The next morning when I got up early to read, I still felt the stone in my gut, the last vestiges of that conflict.

Several years ago, my friend and fellow-blogger Anna Brown made a reference to pearl-formation. I liked it so much I tried to incorporate it into my daily prayers, specifically in my creed where I state those things I believe. After many iterations, I settled on these words:

I believe that the trials in my life are ultimately God’s good for me; they are like grains of sand in an oyster that God uses to produce pearls.

When I arrived at that part the other morning, I thought of the man who had shouted at me and at whom I had shouted in turn.

“Lord,” I prayed, “I believe that ______ is a like a grain of sand, and that You can use him to produce a pearl in me.”

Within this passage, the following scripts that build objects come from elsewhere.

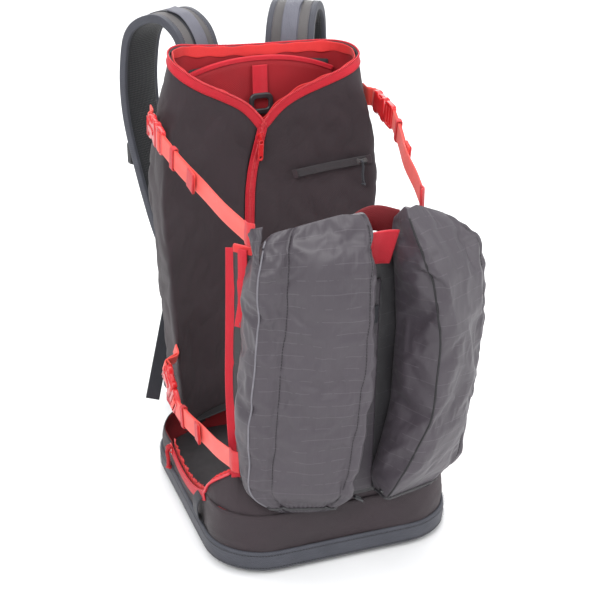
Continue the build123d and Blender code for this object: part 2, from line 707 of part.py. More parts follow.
with BuildPart() as buckle_sockets:
    for name in STRAPS:
        plane = buckle_plane(name)
        with BuildSketch(plane.offset(-SOCKET_THICKNESS / 2)):
            with Locations((SOCKET_LENGTH / 2, 0)):
                RectangleRounded(SOCKET_LENGTH, SOCKET_WIDTH, 4)
        extrude(amount=SOCKET_THICKNESS)
        with BuildSketch(plane.offset(-3.4)):
            with Locations((SOCKET_FLOOR, 0)):
                Rectangle(SOCKET_LENGTH, SOCKET_WIDTH - 7, align=(Align.MIN, Align.CENTER))
        extrude(amount=6.8, mode=Mode.SUBTRACT)
save(buckle_sockets.part, "buckle_sockets")

with BuildPart() as strap_anchor_tabs:
    for name, (x, (_, z), _, _) in STRAPS.items():
        plane = buckle_plane(name)
        with BuildSketch(plane.offset(-WEB_THICKNESS / 2)):
            with Locations((-GAP, 0)):
                Rectangle(14, WEB, align=(Align.MAX, Align.CENTER))
        extrude(amount=WEB_THICKNESS)
        with BuildSketch(plane):
            with Locations((-14 - GAP, 0)):
                Rectangle(2, WEB, align=(Align.MIN, Align.CENTER))
        extrude(amount=-(x - (1 if x > 0 else -1) * (bag_half_width(z) + 3.5)))
save(strap_anchor_tabs.part, "strap_anchor_tabs")

for name, (x, _, _, sewn_end) in STRAPS.items():
    with BuildPart() as buckle_plug:
        with BuildSketch(buckle_plane(name).offset(-2)):
            with Locations((SOCKET_FLOOR + 3, 0)):
                Rectangle(24, SOCKET_WIDTH - 10, align=(Align.MIN, Align.CENTER))
            with Locations((SOCKET_FLOOR + 2, 0)):
                Rectangle(14, 8, align=(Align.MIN, Align.CENTER), mode=Mode.SUBTRACT)
        extrude(amount=4)
        with BuildSketch(buckle_plane(name).offset(-3.5)):
            with Locations(((SOCKET_LENGTH + 1 + PLUG_END) / 2, 0)):
                RectangleRounded(PLUG_END - SOCKET_LENGTH - 1, SOCKET_WIDTH, 4)
            with Locations((PLUG_END - 14, 0), (PLUG_END - 6, 0)):
                Rectangle(4, WEB + 1, mode=Mode.SUBTRACT)
        extrude(amount=7)
    save(buckle_plug.part, f"plug_{name}")

    length = webbing_length(name)
    with BuildPart() as webbing:
        with BuildSketch(webbing_plane(name).offset(-WEB_THICKNESS / 2)):
            Rectangle(length, WEB, align=(Align.MIN, Align.CENTER))
        extrude(amount=WEB_THICKNESS)
        with BuildSketch(webbing_plane(name).offset(WEB_THICKNESS / 2 + GAP)):
            Rectangle(TAIL_LENGTH, WEB, align=(Align.MIN, Align.CENTER))
        extrude(amount=WEB_THICKNESS)
        with BuildSketch(webbing_plane(name).offset(-2.4)):
            with Locations((KEEPER_AT, 0)):
                Rectangle(8, WEB + 5)
                Rectangle(8, WEB + 1, mode=Mode.SUBTRACT)
        extrude(amount=7)
        for face in (-2.4, 3.4):
            with BuildSketch(webbing_plane(name).offset(face)):
                with Locations((KEEPER_AT, 0)):
                    Rectangle(8, WEB + 5)
            extrude(amount=1.2)
    save(webbing.part, f"webbing_{name}")

with BuildPart() as panel_tabs:
    for name, (low_x, high_x, low_y, high_y) in PANEL_TABS.items():
        sewn_end = STRAPS[name][3]
        with BuildSketch(Plane.XY.offset(sewn_end[2] - TAB_LENGTH / 2)):
            with Locations((low_x, low_y)):
                Rectangle(high_x - low_x, high_y - low_y, align=(Align.MIN, Align.MIN))
        extrude(amount=TAB_LENGTH)
save(panel_tabs.part, "panel_tabs")
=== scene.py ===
from math import asin, cos, pi, radians, sin, sqrt

import bpy
import numpy as np
from mathutils import Matrix, Vector, noise


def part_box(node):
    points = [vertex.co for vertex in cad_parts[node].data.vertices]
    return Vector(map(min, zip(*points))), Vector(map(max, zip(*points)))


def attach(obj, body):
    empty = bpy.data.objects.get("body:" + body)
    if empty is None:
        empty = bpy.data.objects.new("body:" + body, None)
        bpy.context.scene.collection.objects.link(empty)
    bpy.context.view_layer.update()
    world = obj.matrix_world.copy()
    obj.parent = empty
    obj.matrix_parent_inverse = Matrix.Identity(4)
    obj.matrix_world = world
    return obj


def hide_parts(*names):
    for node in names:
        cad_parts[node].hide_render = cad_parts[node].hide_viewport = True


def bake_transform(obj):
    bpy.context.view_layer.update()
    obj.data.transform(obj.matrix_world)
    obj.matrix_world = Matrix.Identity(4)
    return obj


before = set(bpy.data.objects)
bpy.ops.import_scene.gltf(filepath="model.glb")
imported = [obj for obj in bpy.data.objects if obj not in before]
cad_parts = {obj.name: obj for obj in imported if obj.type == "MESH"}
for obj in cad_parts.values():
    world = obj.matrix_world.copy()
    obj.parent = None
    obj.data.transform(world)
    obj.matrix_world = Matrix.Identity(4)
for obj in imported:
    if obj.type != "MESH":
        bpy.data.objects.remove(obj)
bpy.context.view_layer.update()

# A ski backpack with its front panel let out. Points are in millimetres, in the part's own frame.
# +Z is up, -Y is the front, +Y the wearer's side, +X the viewer's right seen from the front.

MM = 0.001
SIDES = {"left": -1, "right": 1}

# ---- camera ----
CAMERA_TARGET = Vector((0.0385, 0.0964, 0.219))
CAMERA_DISTANCE = 1.8697
CAMERA_TURN, CAMERA_TILT = radians(-19.9), radians(24.8)

camera = bpy.data.objects.new("camera", bpy.data.cameras.new("camera"))
camera.data.lens = 85
camera.data.sensor_width = 36
camera.location = CAMERA_TARGET + CAMERA_DISTANCE * Vector(
    (sin(CAMERA_TURN) * cos(CAMERA_TILT), -cos(CAMERA_TURN) * cos(CAMERA_TILT), sin(CAMERA_TILT))
)
camera.rotation_euler = (pi / 2 - CAMERA_TILT, 0, CAMERA_TURN)
bpy.context.scene.collection.objects.link(camera)
bpy.context.scene.camera = camera


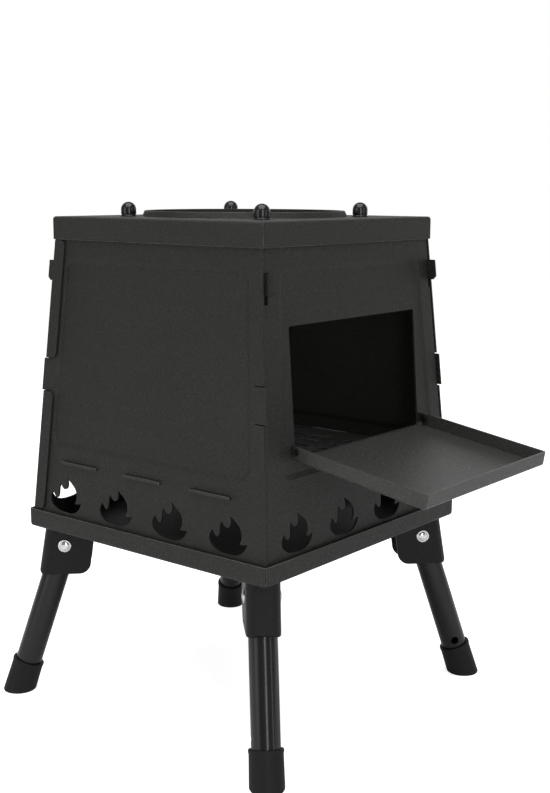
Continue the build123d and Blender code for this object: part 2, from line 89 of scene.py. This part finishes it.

I sat there picturing the process that happens in an oyster. The presence of the irritant is sometimes a grain of sand, but often in nature is a parasite. The  oyster excretes a fluid that coats the irritant, and then coats it again and again and again. The fluid, called nacre, is otherwise known as mother-of-pearl. Shiny, luminous, iridescent. Beautiful.

The longer the irritant stays in the clam, the more coatings it receives. It’s a slow process that can take up to three years for the pearl to reach its size. “Lower-quality pearls have often been ‘rushed’ out of the oyster too quickly (sometimes a year or less) and have a too-thin coat of nacre.” (from Pearls.com)

As I prayed, I could feel the edges of my irritation softening.

I prayed it again, this time inserting a different name. I’ve been walking the edge of irritability for a while now, more and more often losing balance and falling into frustration with this person or that situation.

As I named specific people or issues and prayed the prayer over and over, I began to picture a string of pearls.

And tears began to roll down my cheeks.

The more irritations, the more pearls. I found myself feeling thankful for each one.

The funny thing is, I know I have three more years of interactions with the shouting man.

Three years. Just the right amount of time to form a good pearl.